Scrape any website, article or RSS/Atom feed with ease!


Keywords
data-science, elixir, feed, html, information-retrieval, readability, rss, scrape, scraping
License
LGPL-3.0

Documentation

Scrape

Hex.pm Hex.pm Hex.pm

Structured Data extraction from common web resources, using information-retrieval techniques. See the docs

Installation

The package can be installed by adding scrape to your list of dependencies in mix.exs:

def deps do
  [
    {:scrape, "~> 3.0.0"}
  ]
end

Known Issues

  • This package uses an outdated version of httpoison because of keepcosmos/readability. You can override this in your app with override: true and everything should work.
  • The current version 3.X is a complete rewrite from scratch, so some new issues might occur and the API has changed.
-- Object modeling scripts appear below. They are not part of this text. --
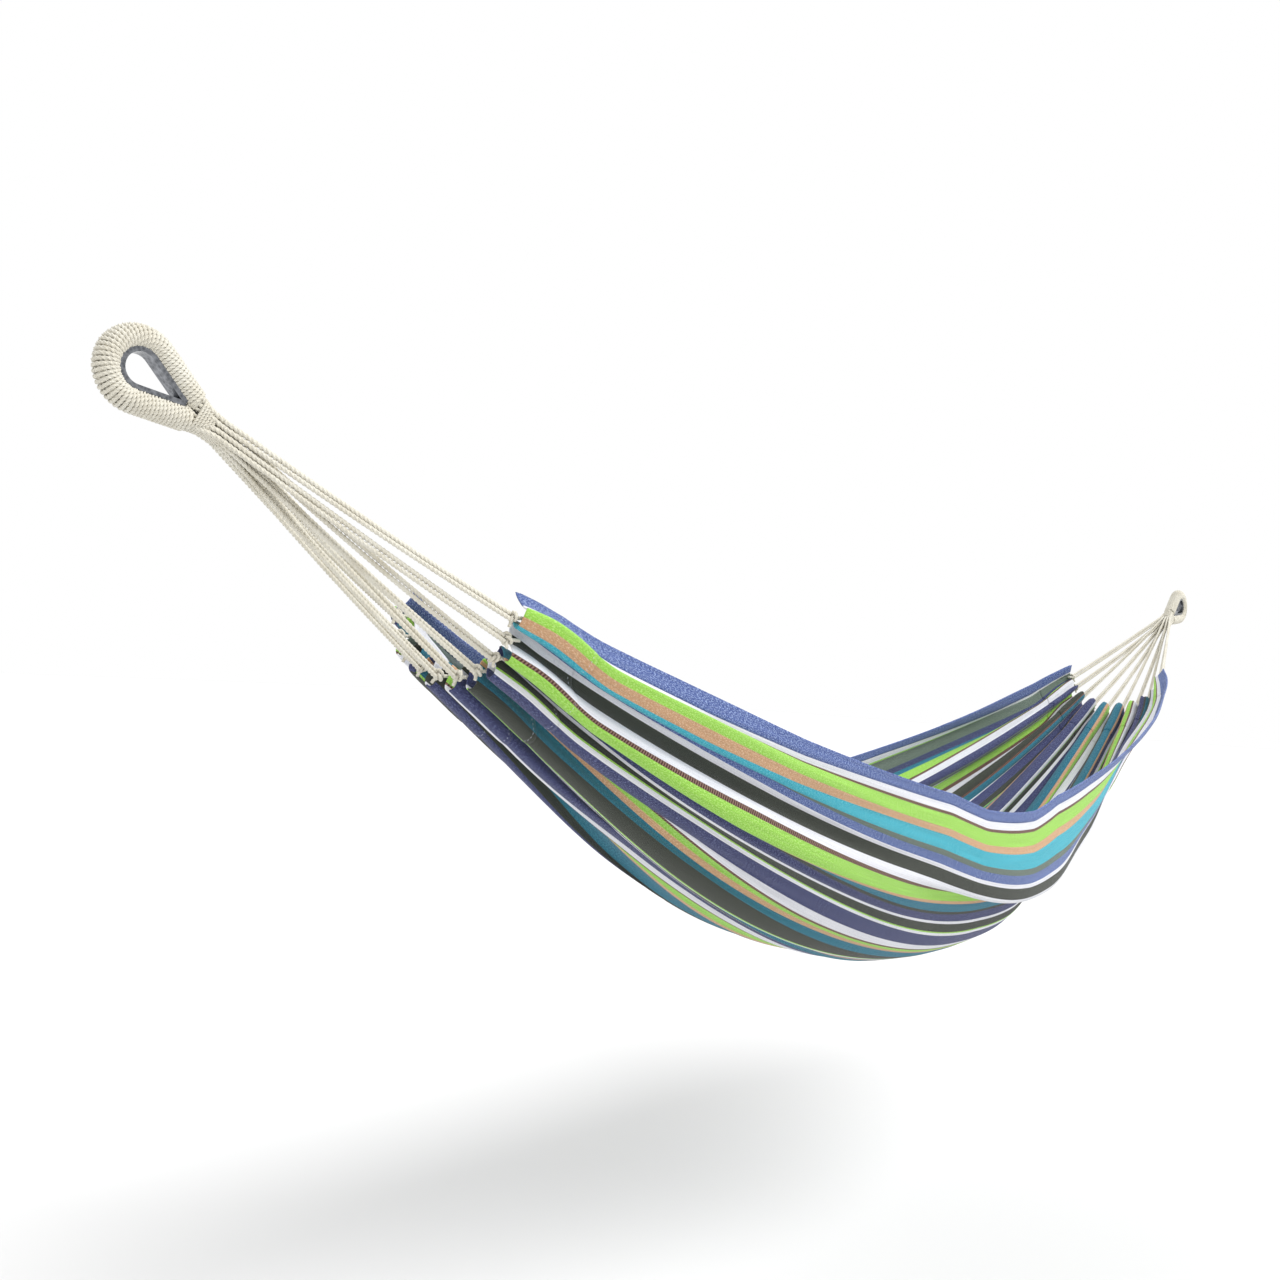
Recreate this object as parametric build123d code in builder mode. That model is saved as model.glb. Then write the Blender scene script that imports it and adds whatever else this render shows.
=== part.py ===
from build123d import *
import math
import os

os.makedirs("parts", exist_ok=True)

# A gathered cloth hammock hung from two rope eyes, in millimetres.
# The origin is the middle of the left eye's saddle. +X runs to the right eye,
# +Z is up, and the near side of the bed is at -Y.

# Driving dimensions: the hang
span = 2700.0  # from the left saddle to the right saddle
clew_slope = 27.0  # degrees that each eye points down towards the bed

# Thimbles: pressed galvanised steel teardrops
thimble_radius = 15.0  # inside the crown, where a hook sits
thimble_half_angle = 19.5  # degrees, between the axis and a leg
thimble_sheet = 1.6
thimble_width = 15.0
thimble_flange = 3.0  # height of the two lips outside the floor
thimble_reach = 50.5  # along the eye's axis, where the lips' tips are cut off

# Eyes: ten cords round the thimble, served with a thinner cord
core_radius = 8.0
serving_radius = 12.5
serving_end = 62.0  # along the eye's axis, where serving gives way to binding
binding_end = 84.0
binding_wall = 2.5
neck_end = 92.0  # along the eye's axis, where the cords start to fan out

# Clew cords: ten at each end, each with two legs and one knot
cords_per_end = 10
cord_radius = 2.5
cord_pitch = 5.2  # between the legs where they are packed in the neck
row_pitch = 6.4  # upright, between rows that run down from the neck at a slope
leg_pitch_at_knot = 5.2
knot_radius = 7.0
knot_first_angle = 86.0  # degrees from the bottom of the hem to its end knots
swing_gap = 0.3  # between the neck and the legs, which turn past each other

# Bed: one woven cloth gathered into a trough
cloth_thickness = 3.0  # the cloth with its shallow pleats
hem_x = 388.0  # where the end hems start
end_hem_length = 85.0
end_hem_thickness = 24.0  # the gathered folds, outside to inside
side_hem_width = 14.0
side_hem_thickness = 5.0
seam_gap = 0.2  # between the cloth and its side hems
hem_half_width, mid_half_width = 100.0, 254.0
hem_rim_z, mid_rim_z = -174.0, -416.0
hem_keel_z, mid_keel_z = -261.0, -685.0
cloth_panels = 7
bays_per_panel = 2

# Worked out from the driving dimensions
slope = math.radians(clew_slope)
half_angle = math.radians(thimble_half_angle)
cloth_start = hem_x + end_hem_length
centre_plane = Plane(origin=(span / 2, 0, 0), z_dir=(1, 0, 0))
eye_plane = Plane(
    origin=(0, 0, 0),
    x_dir=(math.cos(slope), 0, -math.sin(slope)),
    z_dir=(0, -1, 0),
)
neck_x = neck_end * math.cos(slope)
neck_z = -neck_end * math.sin(slope)
path_radius = thimble_radius + thimble_sheet + serving_radius + 0.05


def opening_share(x, rise, fullness):
    """How far the bed has opened at x, from 0 at the end hems to 1 at mid-span."""
    from_middle = abs(2 * (x - hem_x) / (span - 2 * hem_x) - 1)
    return max(0.0, 1 - from_middle**rise) ** fullness


def half_width(x):
    return hem_half_width + (mid_half_width - hem_half_width) * opening_share(x, 1.31, 0.84)


def rim_height(x):
    return hem_rim_z + (mid_rim_z - hem_rim_z) * opening_share(x, 1.40, 0.98)


def keel_height(x):
    return hem_keel_z + (mid_keel_z - hem_keel_z) * opening_share(x, 1.80, 1.07)


def trough_section(x, thickness, top_drop, leg):
    """A U-shaped face across the bed at x: half an ellipse under straight legs."""
    top = rim_height(x) - top_drop - leg
    depth = top - keel_height(x)
    width = half_width(x)
    half = thickness / 2
    across = Plane(origin=(x, 0, top), x_dir=(0, 1, 0), z_dir=(1, 0, 0))
    with BuildSketch(across) as section:
        with BuildLine():
            EllipticalCenterArc((0, 0), width + half, depth + half, 180, arc_size=180)
            EllipticalCenterArc((0, 0), width - half, depth - half, 180, arc_size=180)
            if leg > 0:
                for side in (-1, 1):
                    Polyline(
                        (side * (width - half), 0),
                        (side * (width - half), leg),
                        (side * (width + half), leg),
                        (side * (width + half), 0),
                    )
            else:
                for side in (-1, 1):
                    Line((side * (width - half), 0), (side * (width + half), 0))
        make_face()
    return section.sketch


def stations(first, last, count):
    return [first + (last - first) * i / (count - 1) for i in range(count)]


def save(part, name):
    part.label = name
    export_step(part, f"parts/{name}.step")


def teardrop(radius):
    """The closed outline of a teardrop round a crown of this radius."""
    tangent = (radius * math.sin(half_angle), radius * math.cos(half_angle))
    apex = (radius / math.sin(half_angle), 0)
    with BuildSketch(eye_plane) as outline:
        with BuildLine():
            CenterArc((0, 0), radius, 90 - thimble_half_angle, 180 + 2 * thimble_half_angle)
            Polyline(tangent, apex, (tangent[0], -tangent[1]))
        make_face()
    return outline.sketch


def eye_rope(radius, reach):
    """A round rope of this radius round the thimble, with legs out to this reach."""
    tangent_x = path_radius * math.sin(half_angle)
    tangent_y = path_radius * math.cos(half_angle)
    leg_length = (reach - tangent_x) / math.cos(half_angle)
    with BuildPart() as rope:
        with BuildLine(eye_plane) as crown:
            CenterArc((0, 0), path_radius, 90 - thimble_half_angle, 180 + 2 * thimble_half_angle)
        with BuildSketch(Plane(origin=crown.line @ 0, z_dir=crown.line % 0)):
            Circle(radius)
        sweep(path=crown.line)
        for side in (-1, 1):
            start = eye_plane.from_local_coords((tangent_x, side * tangent_y, 0))
            ahead = Vector(math.cos(half_angle), -side * math.sin(half_angle), 0)
            heading = eye_plane.from_local_coords(ahead) - eye_plane.origin
            with BuildSketch(Plane(origin=start, z_dir=heading)):
                Circle(radius)
            extrude(amount=leg_length)
    return rope.part


# Thimble
with BuildPart() as thimble:
    extrude(teardrop(thimble_radius + thimble_sheet), amount=thimble_width / 2, both=True)
    lip_outline = teardrop(thimble_radius + thimble_sheet + thimble_flange)
    for side in (-1, 1):
        lip_place = Location((0, side * (thimble_width - thimble_sheet) / 2, 0))
        extrude(lip_outline.moved(lip_place), amount=thimble_sheet / 2, both=True)
    extrude(
        teardrop(thimble_radius), amount=thimble_width, both=True, mode=Mode.SUBTRACT
    )
    split(
        bisect_by=Plane(
            origin=eye_plane.from_local_coords((thimble_reach, 0, 0)), z_dir=eye_plane.x_dir
        ),
        keep=Keep.BOTTOM,
    )

# Core: the middles of the clew's ten cords, side by side round the thimble, and
# spread into four rows of five at the neck
with BuildPart() as core:
    add(eye_rope(core_radius, neck_end))
    for reach, high, wide in (
        (binding_end, core_radius, core_radius),
        (neck_end + 2 * core_radius, 2 * cord_pitch, 2.5 * cord_pitch),
    ):
        across = Plane(
            origin=eye_plane.from_local_coords((reach, 0, 0)),
            x_dir=eye_plane.y_dir,
            z_dir=eye_plane.x_dir,
        )
        with BuildSketch(across):
            Ellipse(high, wide)
    loft()
    split(bisect_by=Plane(origin=(neck_x, 0, 0), z_dir=(1, 0, 0)), keep=Keep.BOTTOM)

# Serving: the cord wound over the core, pressed into the thimble's channel
with BuildPart() as serving:
    add(eye_rope(serving_radius, serving_end + serving_radius))
    split(
        bisect_by=Plane(
            origin=eye_plane.from_local_coords((serving_end, 0, 0)), z_dir=eye_plane.x_dir
        ),
        keep=Keep.BOTTOM,
    )
    add(core.part, mode=Mode.SUBTRACT)
    add(thimble.part, mode=Mode.SUBTRACT)

# Binding: the turns that close the throat
with BuildPart() as binding:
    for reach in (serving_end, binding_end):
        leg_offset = path_radius / math.cos(half_angle) - reach * math.tan(half_angle)
        across = Plane(
            origin=eye_plane.from_local_coords((reach, 0, 0)),
            x_dir=eye_plane.y_dir,
            z_dir=eye_plane.x_dir,
        )
        with BuildSketch(across):
            SlotCenterToCenter(2 * leg_offset, 2 * (core_radius + binding_wall))
    loft()
    add(core.part, mode=Mode.SUBTRACT)

for name, piece in (
    ("thimble", thimble),
    ("eye_core", core),
    ("eye_serving", serving),
    ("throat_binding", binding),
):
    save(piece.part, f"left_{name}")
    with BuildPart() as mirrored:
        mirror(piece.part, about=centre_plane)
    save(mirrored.part, f"right_{name}")


# Clew cords
def knot_place(index):
    """The middle of a knot, on the outer end of the hem."""
    step = 2 * knot_first_angle / (cords_per_end - 1)
    angle = math.radians(-knot_first_angle + step * index)
    top = hem_rim_z - side_hem_width
    return Vector(
        hem_x - knot_radius - 0.05,
        hem_half_width * math.sin(angle),
        top - (top - hem_keel_z) * math.cos(angle),
    )


def neck_place(index, leg):
    """Where a leg leaves the neck: five columns of four, two cords to a column."""
    column = index // 2 - 2
    upper = 1 if index in (0, 2, 4, 7, 9) else -1
    row = upper + leg / 2
    return Vector(neck_x, column * cord_pitch, neck_z + row * row_pitch)


for index in range(cords_per_end):
    knot = knot_place(index)
    with BuildPart() as cord:
        for leg in (-1, 1):
            start = neck_place(index, leg)
            end = knot + Vector(0, leg * leg_pitch_at_knot / 2, 0)
            run = end - start
            with BuildSketch(Plane(origin=start - run.normalized() * 3, z_dir=run)):
                Circle(cord_radius)
            extrude(amount=run.length + 3)
        split(
            bisect_by=Plane(origin=(neck_x + swing_gap, 0, 0), z_dir=(1, 0, 0)),
            keep=Keep.TOP,
        )
        with Locations(knot):
            Sphere(knot_radius)
    save(cord.part, f"left_cord_{index + 1:02d}")
    with BuildPart() as mirrored:
        mirror(cord.part, about=centre_plane)
    save(mirrored.part, f"right_cord_{index + 1:02d}")

# Bed cloth: one piece of cloth, as panels that meet face to face, so that each
# panel's collision keeps to its own short stretch of the trough
cloth_stations = stations(cloth_start, span - cloth_start, cloth_panels * bays_per_panel + 1)
panels = []
for first in range(0, cloth_panels * bays_per_panel, bays_per_panel):
    with BuildPart() as panel:
        for x in cloth_stations[first : first + bays_per_panel + 1]:
            add(trough_section(x, cloth_thickness, side_hem_width + seam_gap, 0))
        loft()
    panels.append(panel.part.solid())
save(Compound(children=panels), "bed_cloth")

# End hems: the cloth folded back round the cords and sewn down
with BuildPart() as end_hem:
    for x in (hem_x, cloth_start):
        add(trough_section(x, end_hem_thickness, 0, side_hem_width))
    loft(ruled=True)
save(end_hem.part, "left_end_hem")
with BuildPart() as right_end_hem:
    mirror(end_hem.part, about=centre_plane)
save(right_end_hem.part, "right_end_hem")

# Side hems: the folded selvedges along the two rims, in the same bays as the cloth
for name, side in (("near_side_hem", -1), ("far_side_hem", 1)):
    with BuildPart() as side_hem:
        for first in range(0, cloth_panels * bays_per_panel, bays_per_panel):
            with BuildPart(mode=Mode.PRIVATE) as bay:
                for x in cloth_stations[first : first + bays_per_panel + 1]:
                    middle = (x, side * half_width(x), rim_height(x) - side_hem_width / 2)
                    with BuildSketch(Plane(origin=middle, x_dir=(0, 1, 0), z_dir=(1, 0, 0))):
                        Rectangle(side_hem_thickness, side_hem_width)
                loft()
            add(bay.part)
    save(side_hem.part, name)
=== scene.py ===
import math
import random

import bpy
import numpy as np
from mathutils import Matrix, Vector


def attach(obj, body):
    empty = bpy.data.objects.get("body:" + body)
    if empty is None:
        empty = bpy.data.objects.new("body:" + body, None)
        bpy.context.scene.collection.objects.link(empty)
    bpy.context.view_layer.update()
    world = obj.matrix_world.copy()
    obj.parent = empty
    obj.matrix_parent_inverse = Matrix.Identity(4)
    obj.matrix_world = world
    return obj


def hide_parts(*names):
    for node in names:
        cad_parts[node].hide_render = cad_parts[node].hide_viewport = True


# A striped cloth hammock hung from two roped eyes. Metres, in the CAD frame: the
# origin is the left eye's saddle, +X runs to the right eye and the near rim is at -Y.

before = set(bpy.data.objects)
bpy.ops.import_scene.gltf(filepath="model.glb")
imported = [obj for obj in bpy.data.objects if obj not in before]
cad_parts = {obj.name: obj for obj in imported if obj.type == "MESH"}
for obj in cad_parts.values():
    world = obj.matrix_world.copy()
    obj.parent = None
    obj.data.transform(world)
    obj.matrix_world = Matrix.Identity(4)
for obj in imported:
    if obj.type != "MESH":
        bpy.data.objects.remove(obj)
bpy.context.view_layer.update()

# ---------------------------------------------------------------- dimensions
SPAN = 2.7  # saddle to saddle
SLOPE = math.radians(27)  # each eye points down towards the bed
NECK = 0.092  # along the eye's axis, where the cords start to fan out
NECK_X, NECK_Z = NECK * math.cos(SLOPE), -NECK * math.sin(SLOPE)

HEM_X = 0.388  # the end hem's outer edge
HEM_DEPTH = 0.085
HEM_HALF_WIDTH, MID_HALF_WIDTH = 0.100, 0.254
HEM_RIM, MID_RIM = -0.174, -0.416
HEM_KEEL, MID_KEEL = -0.261, -0.685
RIM_LEG = 0.014  # the section's straight top under each rim
ROUNDING = 0.05  # of the bed's turn at mid-span, as a share of its half length

CORDS = 10
CORD_RADIUS = 0.0028
CORD_PITCH = 0.0052
ROW_PITCH = 0.0064
KNOT_RADIUS = 0.007
KNOT_ANGLE = 86.0  # degrees from the bottom of the hem to its end knots
LAY = 0.016  # one turn of the cord's three strands

THIMBLE_RADIUS = 0.015
THIMBLE_WALL = 0.0016
HALF_ANGLE = math.radians(19.5)
CORE_RADIUS = 0.008
SERVING_RADIUS = 0.0125
SERVING_CORD = 0.0022  # the radius of the cord that is wound round the eye
ROPE_PATH_RADIUS = THIMBLE_RADIUS + THIMBLE_WALL + SERVING_RADIUS + 0.00005  # just clear
SERVING_END = 0.062
BINDING_END = 0.084
BINDING_CORD = 0.0017  # the radius of the cord round the throat
EYE_ROPE_RADIUS = 0.0102  # the rope under the serving
SERVING_PITCH = 0.0037
BINDING_TURNS = 6.2
KNOT_CORD = 0.0022  # the radius of a knot's cord, pulled tight

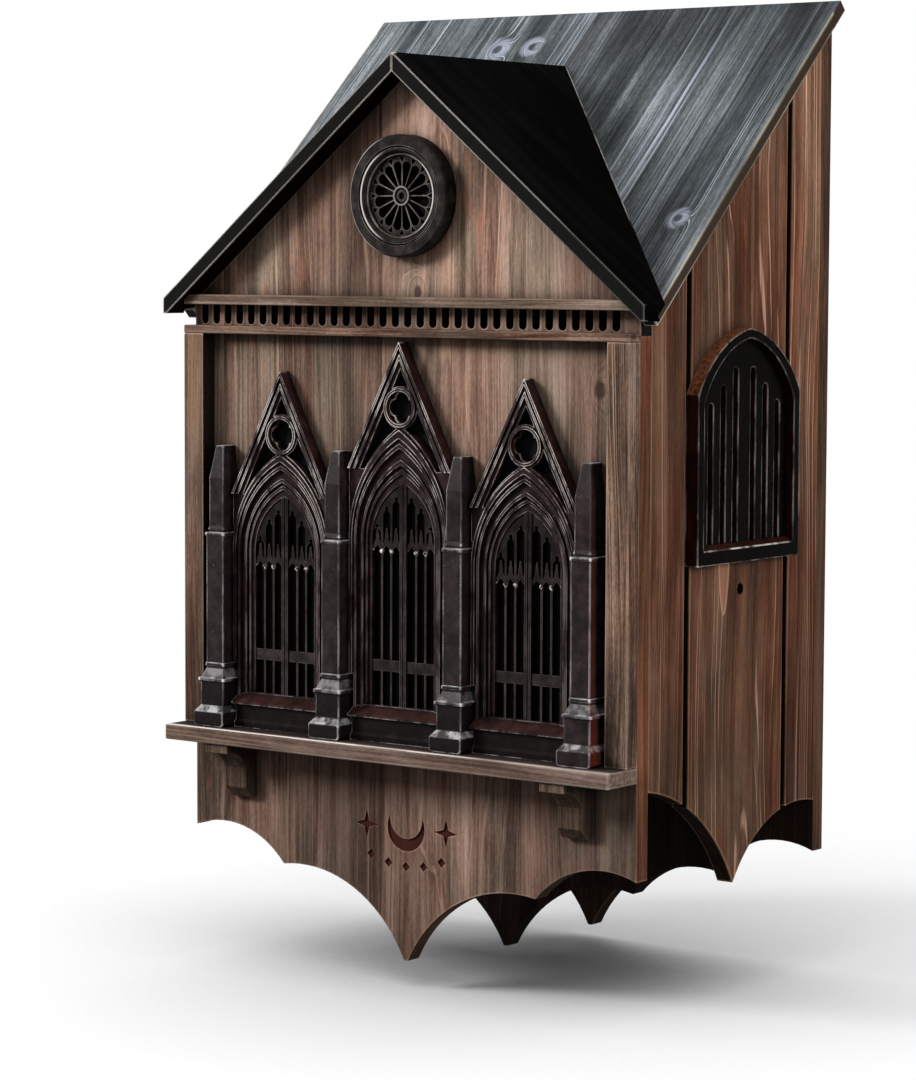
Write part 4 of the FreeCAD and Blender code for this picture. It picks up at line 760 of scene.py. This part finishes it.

Please provide some URL to a HTML/Feed document when submitting issues, so I can look into it for bugfixing.

Usage

  • Scrape.domain!(url) -> get structured data of a domain-type url (like https://bbc.com)
  • Scrape.feed!(url) -> get structured data of a RSS/Atom feed
  • Scrape.article!(url) -> get structured data of an article-type url

License

LGPLv3. You can use this package any way you want (including commercially), but I want bugfixes and improvements to flow back into this package for everyone's benefit.